If, at runtime, a statement's index expression of a variable is is not a
non-negative number less than the bounds declared for that variable,
the program should abort with an error message.
Errata/Clarifications
- The ε's (epsilons) indicating empty alternatives
did not print-out on the handouts distributed in class.

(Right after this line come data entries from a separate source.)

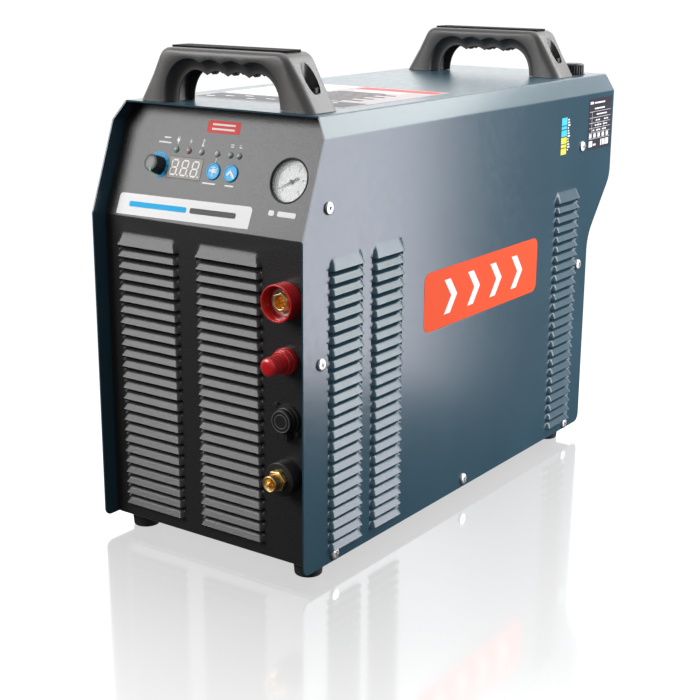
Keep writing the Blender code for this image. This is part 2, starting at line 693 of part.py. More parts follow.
def make_torch_connector(lower):
    """Insulator with the brass gas and power fitting for the torch."""
    centre = (CONNECTOR_X, TORCH_Z, 0)
    insulator = [(9.0, 13.1), (14.9, 13.1), (15.5, 12.5), (15.5, 0.3), (12, 0.3), (12, -10),
                 (9.0, -10)]
    turned("torch_insulator", "black", insulator, lower, centre, closed=True)
    tip = TORCH_TIP / MM
    tube = [(0, -12), (2.2, -12), (2.2, tip - 6), (6.2, tip), (7.3, tip), (7.3, 14), (8.6, 14),
            (8.6, -15), (5, -15), (5, -48.5), (0, -48.5)]
    fitting = turned("torch_fitting", "brass", tube, lower, centre, steps=18)
    hexagon = rods([(0, 0, 13.5 * MM, 17.3 * MM, 9.8 * MM)], 6)
    ring = tool("torch_hexagon", hexagon, lower, centre)
    cut(ring, tool("torch_hexagon_bore", rods([(0, 0, 0, 30 * MM, 7.0 * MM)], 24), lower, centre))
    add(fitting, ring)


# ----------------------------------------------------------------------- rear

def make_fan(rear, level):
    """Fan frame with its motor plate and struts, and the rotor in front of it."""
    centre = (-FAN_X, FAN_Z[level], 0)
    half = FAN_SIZE / 2
    front, back = -27.1 * MM, -2.1 * MM
    block = boxes([((-half, -half, front), (half, half, back))])
    frame = piece("fan_frame_" + level, block, "black", rear, centre)
    bore = rods([(0, 0, front - MM, back + MM, FAN_BORE)], 24)
    cut(frame, tool(level + "_fan_bore", bore, rear, centre))
    plate_front = back - 3 * MM
    strut = 2 * MM
    low = (strut - half, -strut, plate_front + 0.2 * MM)
    bar = boxes([(low, (half - strut, strut, back - GAP))])
    for number, degrees in enumerate((20, 110)):
        spoke = tool(f"{level}_fan_strut_{number}", bar, rear,
                     (*centre[:2], -0.2 * MM * number), (0, 0, math.radians(degrees)))
        add(frame, spoke)
    add(frame, tool(level + "_fan_plate", rods([(0, 0, plate_front, back, 20 * MM)], 16), rear,
                    centre))
    hole = rods([(0, 0, plate_front - MM, back + MM, 2.3 * MM)], 10)
    cut(frame, tool(level + "_fan_shaft_hole", hole, rear, centre))
    hub_back = plate_front - 0.8 * MM
    rotor = piece("fan_rotor_" + level, rods([(0, 0, front + MM, hub_back, 20 * MM)], 20),
                  "black", rear, centre)
    shaft = rods([(0, 0, hub_back - MM, back - MM, 1.9 * MM)], 10)
    add(rotor, tool(level + "_fan_shaft", shaft, rear, centre))
    blades = bmesh.new()
    count, reach, thin = 7, 54 * MM, 1.6 * MM
    for i in range(count):
        turn = Matrix.Rotation(math.tau * i / count, 4, "Z")
        pitch = Matrix.Rotation(math.radians(38), 4, "X")
        middle = Matrix.Translation(((reach + 18 * MM) / 2, 0, (front + hub_back) / 2))
        size = Matrix.Diagonal((reach - 18 * MM, thin, 18 * MM, 1))
        bmesh.ops.create_cube(blades, size=1, matrix=turn @ middle @ pitch @ size)
    add(rotor, tool(level + "_fan_blades", mesh_from(blades), rear, centre))


def make_air_unit(root):
    """Filter and regulator under the hood, with its knob above the cover."""
    x, y = REGULATOR
    body = [(0, 372), (19, 372), (19, 335), (0, 335)]
    unit = turned("filter_regulator", "aluminium", body, root, (x, y, 0), steps=18)
    cone = [(0, 388 * MM), (15 * MM, 388 * MM), (16.5 * MM, 371 * MM), (0, 371 * MM)]
    bonnet = tool("regulator_bonnet", profile(cone, closed=False), root, (x, y, 0))
    add(unit, turn_profile(bonnet, 16))
    port = rods([(0, 0, -30 * MM, -14 * MM, 10 * MM)], 16)
    add(unit, tool("regulator_port", port, root, (x, y, REGULATOR_PORT), REAR_ON))
    outlet = rods([(0, 0, -REGULATOR_OUTLET, -28 * MM, 6 * MM)], 12)
    add(unit, tool("regulator_outlet", outlet, root, (x, y, REGULATOR_PORT), REAR_ON))
    knob = extruded(fluted(12 * MM, 0.6 * MM, 16), 388.4 * MM, HEIGHT + 12.3 * MM)
    piece("regulator_knob", knob, "black", root, (x, y, 0))
    bowl = [(0, 273.5), (8, 275.5), (12.8, 284), (12.8, 334.6), (16, 334.6), (16, 282), (9, 272),
            (4, 270), (0, 270)]
    turned("filter_bowl", "clear", bowl, root, (x, y, 0), steps=18)
    drain = extruded(fluted(5 * MM, 0.6 * MM, 8), 260 * MM, 269.6 * MM)
    piece("bowl_drain", drain, "black", root, (x, y, 0))
    inlet = [(0, 19.4), (8, 19.4), (8, 27), (5.4, 27), (5.4, 46), (4.4, 48), (2.5, 48), (2.5, 22),
             (0, 22)]
    outer_first = [(r, -z) for r, z in inlet]
    turned("air_inlet", "brass", outer_first, root, (x, y, REGULATOR_PORT),
           (0, math.pi / 2, 0), steps=12)


def make_rear_fittings(rear):
    """Rotary mains switch, cable gland and earth terminal."""
    at = (-SWITCH[0], SWITCH[1], 0)
    plate, body = 24 * MM, 20 * MM
    switch = piece("power_switch", boxes([((-plate, -plate, GAP), (plate, plate, 3.3 * MM))]),
                   "grey", rear, at)
    block = boxes([((-body, -body, -45 * MM), (body, body, 1 * MM))])
    add(switch, tool("switch_body", block, rear, at))
    knob = piece("power_switch_knob", rods([(0, 0, 3.6 * MM, 9 * MM, 17 * MM)], 24), "black",
                 rear, at)
    grip = boxes([((-4.5 * MM, -16 * MM, 8 * MM), (4.5 * MM, 16 * MM, 20 * MM))])
    add(knob, tool("switch_grip", grip, rear, at))
    gland = [(7.5, 29), (13, 29), (17, 25), (17, 10), (19.5, 9.5), (19.5, 0.3), (15, 0.3),
             (15, -14), (7.5, -14)]
    turned("cable_gland", "black", gland, rear, (-GLAND[0], GLAND[1], 0), steps=16,
           closed=True)
    bolt = [(0, 14), (4, 14), (4, 6), (8, 6), (8, 0.3), (4, 0.3), (4, -10), (0, -10)]
    turned("earth_terminal", "brass", bolt, rear, (-EARTH[0], EARTH[1], 0), steps=12)


# --------------------------------------------------------------------- inside

def heatsink_outline(width, height, base, fins):
    """End view of an extruded heatsink, base uppermost."""
    pitch = width / fins
    fin = 0.3 * pitch
    points = [(width / 2, height), (-width / 2, height)]
    for i in range(fins):
        left = -width / 2 + i * pitch + (pitch - fin) / 2
        points += [(left, height - base), (left, 0), (left + fin, 0), (left + fin, height - base)]
    return points[:2] + [(-width / 2, height - base)] + points[2:] + [(width / 2, height - base)]


def make_power_section(root):
    """Heatsinks with their modules in the two air channels, and the power board."""
    width, height, base, fins = 104 * MM, 52 * MM, 8 * MM, 9
    profile_view = extruded(heatsink_outline(width, height, base, fins), -430 * MM, -200 * MM)
    tops = {}
    for level, z in (("lower", 14 * MM), ("upper", SHELF_Z + 16 * MM)):
        piece("heatsink_" + level, profile_view, "aluminium", root, (FAN_X, 0, z), FRONT_ON)
        tops[level] = z + height + GAP
    module = box_on(tops["lower"], (-76, -14), (230, 336), 22)
    piece("igbt_module", module, "black", root)
    bridge = box_on(tops["upper"], (-70, -20), (260, 350), 20)
    piece("rectifier_module", bridge, "black", root)
    low = tops["lower"] + 26 * MM
    board = piece("power_board", box_on(low, (-104, 20), (205, 425), 1.6), "board", root)
    cans = [(x * MM, y * MM, low + MM, low + 34 * MM, 15 * MM)
            for x in (-78, -42) for y in (350, 390)]
    add(board, tool("bus_capacitors", rods(cans, 16), root))


def box_on(bottom, across, along, height):
    """A block that stands on a height in metres; its own sizes are in millimetres."""
    low = (across[0] * MM, along[0] * MM, bottom)
    high = (across[1] * MM, along[1] * MM, bottom + height * MM)
    return boxes([(low, high)])


def make_magnetics(root):
    """Main transformer and output choke on the tray's right side."""
    core = piece("transformer_core", box_on(MAGNETICS_Z, (74, 102), (206, 294), 82), "zinc", root)
    for name, along in (("front", (220, 240)), ("back", (260, 280))):
        window = box_on(MAGNETICS_Z + 14 * MM, (38, 138), along, 54)
        cut(core, tool(f"core_window_{name}", window, root))
    coil = piece("transformer_coil", box_on(MAGNETICS_Z + 16 * MM, (64, 112), (223, 277), 50),
                 "copper", root)
    leg = box_on(0, (73.6, 102.4), (239.6, 260.4), 100)
    cut(coil, tool("coil_opening", leg, root))
    ring_radius, wire_radius = 26, 11
    circle = [(ring_radius + x, z) for x, z in arc(0, 0, wire_radius, 90, -225, 7)]
    turned("output_choke", "copper", circle, root,
           (MAGNETICS_X, 360 * MM, MAGNETICS_Z + 38 * MM), (0, math.pi / 2, 0), 18, closed=True)


def hose_route(start, end):
    """Down from the regulator: a level run, a bend down, a drop and a bend to the front."""
    bend, last_bend, straight = 45 * MM, 18 * MM, 4 * MM
    turn_y = end[1] + straight
    bend_y = turn_y + last_bend + bend
    bends = arc(bend_y, start[2] - bend, bend, 90, 180, 6)
    bends += arc(turn_y, end[2] + last_bend, last_bend, 0, -90, 6)
    return [start] + [(end[0], y, z) for y, z in bends] + [end]


def make_air_line(root):
    """Solenoid valve behind the torch fitting, fed by a hose from the regulator."""
    x, z, valve_back = CONNECTOR_X, TORCH_Z, 107 * MM
    low, high = (x - 15 * MM, 65 * MM, z - 14 * MM), (x + 15 * MM, valve_back, z + 12 * MM)
    valve = piece("solenoid_valve", boxes([(low, high)]), "brass", root)
    coil = boxes([((x - 13 * MM, 70 * MM, z + 11 * MM), (x + 13 * MM, 98 * MM, z + 42 * MM))])
    add(valve, tool("valve_coil", coil, root))
    outlet_y = REGULATOR[1] - REGULATOR_OUTLET - GAP
    route = hose_route((REGULATOR[0], outlet_y, REGULATOR_PORT), (x, valve_back + GAP, z))
    curve = bpy.data.curves.new("air_hose", "CURVE")
    curve.dimensions = "3D"
    curve.bevel_depth = 4 * MM
    curve.bevel_resolution = 1
    curve.use_fill_caps = True
    spline = curve.splines.new("POLY")
    spline.points.add(len(route) - 1)
    for point, position in zip(spline.points, route):
        point.co = (*position, 1)
    hose = bpy.data.objects.new("air_hose", curve)
    PARTS.objects.link(hose)
    curve.materials.append(finish_material("hose"))
    place(hose, root, (0, 0, 0), (0, 0, 0))


# ----------------------------------------------------------------------- main

clear_scene()
PARTS = new_collection("plasma_cutter_unit")
CUTTERS = new_collection("cutters")
MIDDLE_Y = (DEPTH_TOP + RECESS - TORCH_TIP) / 2

ROOT = new_empty("plasma_cutter", at=(0, -MIDDLE_Y, FOOT_HEIGHT))
LOWER_FACE = new_empty("lower_face", ROOT, (0, RECESS, 0), FRONT_ON)
UPPER_FACE = new_empty("upper_face", ROOT, (0, RECESS, FOLD), SLOPE_ON)
REAR_FACE = new_empty("rear_face", ROOT, (0, REAR_PANEL, 0), REAR_ON)

make_cover(ROOT)
make_front_panel(ROOT, LOWER_FACE, UPPER_FACE)
make_rear_panel(ROOT, REAR_FACE)
make_base_tray(ROOT)
make_shelf(ROOT)
make_feet(ROOT)
make_handles(ROOT)
make_control_board(UPPER_FACE)
make_current_control(UPPER_FACE)
make_buttons(UPPER_FACE)
make_gauge(UPPER_FACE)
make_work_socket(LOWER_FACE)
make_pilot_terminal(LOWER_FACE)
make_control_socket(LOWER_FACE)
make_torch_connector(LOWER_FACE)
make_fan(REAR_FACE, "lower")
make_fan(REAR_FACE, "upper")
make_air_unit(ROOT)
make_rear_fittings(REAR_FACE)
make_power_section(ROOT)
make_magnetics(ROOT)
make_air_line(ROOT)
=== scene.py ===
"""Looks for the plasma cutter unit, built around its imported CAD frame.

Shapes are modelled in millimetres in the flat frames of the case's faces and
then placed in the row frame, which is in metres.
"""
import json
import math
import random

import bmesh
import bpy
from mathutils import Euler, Matrix, Vector


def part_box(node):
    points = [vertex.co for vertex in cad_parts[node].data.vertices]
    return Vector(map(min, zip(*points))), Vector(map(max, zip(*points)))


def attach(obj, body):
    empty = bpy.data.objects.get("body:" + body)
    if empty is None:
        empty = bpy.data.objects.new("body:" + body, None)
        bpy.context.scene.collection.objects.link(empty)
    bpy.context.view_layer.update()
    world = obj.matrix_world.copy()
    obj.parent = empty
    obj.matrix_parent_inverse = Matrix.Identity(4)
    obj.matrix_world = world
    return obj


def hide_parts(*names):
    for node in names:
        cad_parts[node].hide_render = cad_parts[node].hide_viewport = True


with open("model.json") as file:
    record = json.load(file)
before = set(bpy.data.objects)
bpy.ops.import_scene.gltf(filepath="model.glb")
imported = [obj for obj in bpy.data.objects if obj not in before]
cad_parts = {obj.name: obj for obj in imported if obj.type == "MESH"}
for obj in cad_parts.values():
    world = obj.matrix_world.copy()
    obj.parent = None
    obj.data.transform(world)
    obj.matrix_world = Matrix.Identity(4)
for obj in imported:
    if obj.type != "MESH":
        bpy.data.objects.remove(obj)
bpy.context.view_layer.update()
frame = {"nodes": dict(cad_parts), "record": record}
SCENE = bpy.context.scene
MM = 0.001
COVER_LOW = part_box("cover")[0]
ORIGIN = Vector((0, COVER_LOW.y, COVER_LOW.z))
SLOTS = {part["node"]: part["material_slot"] for part in frame["record"]["subparts"]}

# Case, in millimetres from the lower front edge of the cover
SIDE = 120.0
HEIGHT = 395.2
SHEET = 1.5
CHAMFER_IN, CHAMFER_DOWN = 11.3, 17.5
KNEE = 296.3
LEAN = 0.379
SLANT = math.hypot(1, LEAN)
DEPTH_TOP, DEPTH_BOTTOM = 582.5, 532.5
HOOD_TOP, HOOD_BOTTOM = 280.6, 218.2
RECESS = 15.6
FOLD = KNEE - RECESS * (SLANT - 1) / LEAN
REAR_PANEL = 520.0
PANEL_HALF = SIDE - SHEET - 0.8
SHOULDER_Z, PANEL_TOP_Z, PANEL_TOP_X = 377.0, 392.9, 107.4
ROW = 49.8                      # line of the controls, up the sloping face
LED_ROW = 65.7
LED_X = (-49.7, -35.2, -20.5, -2.3, 12.6, 22.4)
KNOB_X = -67.5
DISPLAY_X, DISPLAY_W, DISPLAY_H = -35.75, 39.0, 19.1
BUTTON_X = {"gas_test_button": -2.6, "mode_button": 17.4}
GAUGE_X = 80.3
CONNECTOR_X = 91.0
SOCKET_Z, PILOT_Z, CONTROL_Z, TORCH_Z = 241.4, 188.6, 135.8, 83.6
HANDLE_Y = (62.5, 507.5)
REGULATOR = (83.7, 551.2)
FAN_X, FAN_Z = -45.0, (72.0, 200.0)
SWITCH, GLAND, EARTH, PORT = (-60.0, 325.0), (70.0, 60.0), (98.0, 24.0), (83.7, 353.0)

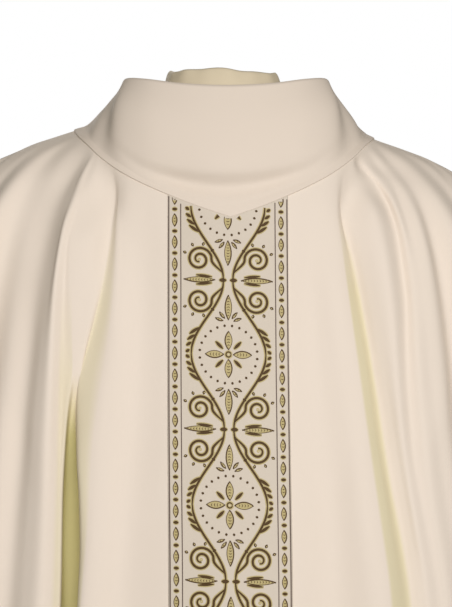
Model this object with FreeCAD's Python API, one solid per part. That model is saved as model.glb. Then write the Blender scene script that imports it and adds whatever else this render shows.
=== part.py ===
"""A gothic chasuble with a cowl collar, as it hangs on the wearer's shoulders.

Millimetres, +Z up, the front faces -Y and the wearer's left hand is at +X.
The origin is the centre of the neck at the level where the collar lies on the shoulders.
Every cloth piece is a thin closed solid: a draped surface with an inner and an outer face.
The drape is given by fold lines: each runs from the collar seam down to the hem, and
the cloth passes through all of them in turn.
"""
import FreeCAD, Part
import math
import os

# ---- driving dimensions ----
CLOTH = 1.2            # thickness of the main cloth
FACING = 0.8           # thickness of lining, hem facing and tape
ORPHREY_THICK = 1.0    # thickness of the woven band
LAYER_GAP = 0.4        # air between two layers that are sewn together
SEAM_GAP = 1.0         # distance of each edge from the seam that joins front and back
BAND_HALF = 65.0       # half the width of the orphrey band
HEM_WIDTH = 22.0       # width of the facing turned in along the hem
TAPE_HALF = 6.0        # half the width of the shoulder seam tape
COWL_GAP = 9.0         # widest gap between the cowl's outer cloth and its facing
NECKBAND_TOP_R = 62.0  # radius of the neckband's upper edge
NECKBAND_BASE_R = 73.0
NECKBAND_TOP_Z = 24.0
NECKBAND_BASE_Z = -16.0
NECKBAND_DIP = 3.0     # how far its upper edge dips at the front and rises at the back
NECK_X = -3.0          # the neckband's centre stands this far off the middle
YOKE_INSET = 0.965     # the yoke's outer edge, as a share of the collar seam's distance
YOKE_SAG = 8.0         # how far the yoke hangs below a straight line

# ---- the collar seam, from the centre to the shoulder, for x >= 0 ----
FRONT_SEAM = [(0, -150, -151), (40, -146, -137), (82, -137, -119), (112, -124, -103),
              (140, -101, -83), (156, -75, -67), (168, -44, -56), (175, 0, -48)]
BACK_SEAM = [(0, 118, -92), (38, 116, -88), (74, 108, -80), (105, 94, -71),
             (130, 75, -62), (150, 52, -55), (166, 28, -50), (175, 0, -48)]
SHOULDER = 7           # seam position of the shoulder point; 0 is the centre
SEAM_SHIFT = (5.0, -2.2)   # the whole seam sits askew: shift of x at the centre and shoulder
LEAN = 0.028           # the garment hangs this much lower per millimetre towards +X

# Shoulder seam: from the collar over the shoulder and down the arm to the side point.
SHOULDER_LINE = [(-68, 232), (-87, 270), (-118, 305), (-165, 335), (-230, 360),
                 (-320, 385), (-410, 403), (-500, 415)]

# ---- fold lines: (seam position, [(z, x, y), ...]) from the centre to the shoulder ----
# The first point of each is the seam itself. x is positive towards the line's own side.
FRONT_LEFT = [
    ("panel hollow", 2.1, [(-180, 88, -141), (-260, 91, -149), (-380, 98, -160),
                           (-554, 110, -172), (-850, 118, -185), (-1188, 123, -196)]),
    ("panel swell", 2.8, [(-150, 110, -133), (-230, 113, -148), (-340, 120, -162),
                          (-430, 129, -171), (-554, 140, -182), (-850, 157, -195),
                          (-1186, 165, -206)]),
    ("panel edge", 3.15, [(-125, 117, -122), (-163, 119, -133), (-205, 120, -143),
                          (-245, 122, -150), (-290, 127, -155), (-350, 136, -162),
                          (-415, 145, -168), (-485, 150, -174), (-554, 156, -179),
                          (-850, 174, -192), (-1185, 184, -203)]),
    ("side of the panel", 3.3, [(-125, 119, -119), (-163, 123, -128), (-205, 129, -136),
                                (-245, 137, -142), (-290, 149, -144), (-320, 157, -146),
                                (-350, 160, -149), (-415, 160, -159), (-458, 157, -165),
                                (-512, 156, -170), (-554, 158, -172), (-850, 176, -184),
                                (-1185, 186, -194)]),
    ("facet, then the valley's near side", 3.5, [
        (-125, 122, -115), (-170, 128, -128), (-205, 134, -136), (-245, 142, -145),
        (-290, 152, -147), (-320, 158, -147), (-350, 162, -144), (-371, 164, -138),
        (-415, 163, -122), (-458, 161, -112), (-512, 160, -109), (-554, 160, -108),
        (-850, 178, -105), (-1185, 188, -105)]),
    ("facet, then the valley's far side", 3.75, [
        (-125, 134, -113), (-187, 150, -140), (-245, 155, -146), (-290, 160, -148),
        (-320, 163, -148), (-350, 167, -144), (-371, 170, -138), (-415, 175, -122),
        (-458, 178, -112), (-512, 180, -109), (-554, 180, -108), (-850, 198, -105),
        (-1185, 208, -105)]),
    ("valley rim", 4.1, [(-125, 152, -115), (-160, 163, -130), (-187, 170, -140),
                         (-245, 169, -146), (-290, 168, -148), (-320, 167, -148),
                         (-350, 171, -150), (-415, 176, -153), (-458, 178, -155),
                         (-554, 179, -157), (-850, 197, -162), (-1185, 207, -168)]),
    ("thin crease", 4.25, [(-110, 155, -107), (-130, 160, -118), (-150, 165, -126),
                           (-187, 174, -139),
                           (-245, 177, -144), (-306, 178, -147),
                           (-367, 179, -149), (-450, 181, -155), (-554, 183, -159),
                           (-850, 203, -165), (-1185, 213, -172)]),
    ("tube crest", 4.4, [(-108, 160, -105), (-136, 168, -121), (-170, 178, -137),
                         (-241, 187, -150), (-306, 190, -155), (-457, 196, -162),
                         (-554, 200, -165), (-850, 222, -169), (-1183, 233, -175)]),
    ("tube edge", 4.55, [(-111, 166, -98), (-136, 174, -113), (-166, 181, -127),
                         (-241, 194, -139), (-306, 201, -145), (-421, 210, -150),
                         (-554, 218, -153), (-850, 242, -156), (-1182, 254, -161)]),
    ("shoulder valley", 4.8, [(-111, 175, -87), (-140, 189, -97), (-180, 199, -107),
                              (-230, 208, -117), (-300, 215, -124), (-450, 228, -133),
                              (-554, 236, -137), (-850, 260, -134), (-1180, 272, -132)]),
    ("shoulder swell", 5.4, [(-85, 182, -70), (-110, 197, -79), (-145, 213, -89),
                             (-200, 226, -102), (-300, 240, -117), (-420, 253, -128),
                             (-554, 266, -134), (-850, 294, -132), (-1174, 305, -129)]),
    ("arm valley", 5.9, [(-80, 195, -54), (-115, 219, -74), (-170, 240, -88), (-250, 258, -95),
                         (-370, 275, -95), (-554, 298, -88), (-850, 322, -78),
                         (-1155, 332, -72)]),
    ("arm crest", 6.25, [(-78, 208, -48), (-115, 240, -74), (-170, 268, -94), (-250, 292, -108),
                         (-370, 312, -116), (-554, 338, -114), (-850, 366, -104),
                         (-1115, 374, -98)]),
    ("cuff valley", 6.55, [(-76, 220, -34), (-115, 256, -52), (-170, 286, -66),
                           (-250, 312, -74), (-370, 334, -74), (-554, 360, -66),
                           (-820, 382, -54), (-1050, 388, -46)]),
    ("cuff crest", 6.8, [(-74, 228, -24), (-110, 264, -42), (-160, 298, -58),
                         (-240, 330, -71), (-350, 356, -77), (-500, 380, -74),
                         (-720, 402, -64), (-930, 408, -56)]),
    ("side edge", 6.93, [(-71, 231, -11), (-98, 270, -22), (-140, 304, -32),
                         (-210, 342, -40), (-310, 374, -42), (-430, 396, -38),
                         (-560, 408, -31), (-730, 415, -24)]),
]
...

- The lexical category of "num" is a subset of "lit". This prevents
the scanner from being able to disambiguate these two (at least--without
help from the parser).
- Normally, tokens/words/terminals should be separated by whitespace,
but you may elect to recognize the symbols LB "[", RB "]", LP "(",
RP ")", ASGN ":=", and SC ";" as if they were surrounded by
whitespace even when they are adjacent to other tokens. If you choose
to do this, you should note this in the email accompanying part #1 of
your project.
- I changed the production, so that only single dimmensional arrays are possible.